Songwriters use several proven techniques to build strong hooks.

These methods are common across popular music because they improve clarity and memorability.

  • Use repetition: Repeat a key word, phrase, note, or rhythm.
  • Keep it singable: Avoid overly complex phrasing.
  • Use contrast: Make the hook stand out from the verses.
  • Focus on the title: A title phrase often becomes the strongest hook.
  • Pair words with melody: A simple lyric becomes stronger when matched with a memorable tune.
  • Place it early: Early exposure makes the hook easier to remember.

Producers may also highlight hooks through arrangement choices such as layering vocals, adding percussion, changing dynamics, or simplifying the backing track so the main phrase stands out.

Examples of Hooks Across Genres

Hooks appear differently depending on the genre, but the purpose remains the same: create instant recognition.

  • Pop: A high-energy chorus line or title phrase.
  • Hip-hop: A repeated chant, cadence, or beat-driven phrase.
  • Rock: A guitar riff or an anthemic sing-along chorus.
  • Country: A vivid, emotionally direct lyric with a strong refrain.
  • R&B: Smooth melodic phrasing and vocal repetition.
  • Electronic dance music: A synth motif, drop pattern, or vocal sample.

Each genre uses hooks differently, but successful songs usually make the hook easy to identify within the first listen or two.

How to Identify the Hook in Any Song

If you are trying to determine what is a hook in a song, ask which part you remember most clearly after hearing it.

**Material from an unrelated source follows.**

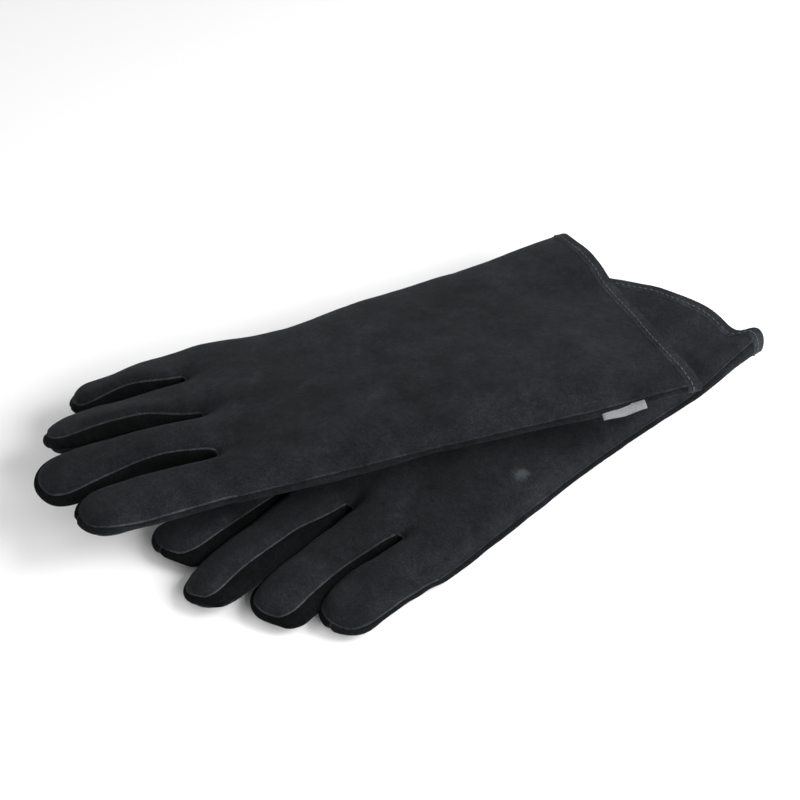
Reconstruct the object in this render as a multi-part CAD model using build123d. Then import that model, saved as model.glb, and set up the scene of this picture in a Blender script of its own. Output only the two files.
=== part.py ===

The hook is usually the phrase, riff, or rhythm you find yourself replaying mentally.

  • What line do you remember without trying?
  • What section do you want to hear again?
  • What part would you sing if someone asked you to recall the song?
  • Which musical idea defines the song’s identity?

If one section satisfies most of those questions, you have likely found the hook.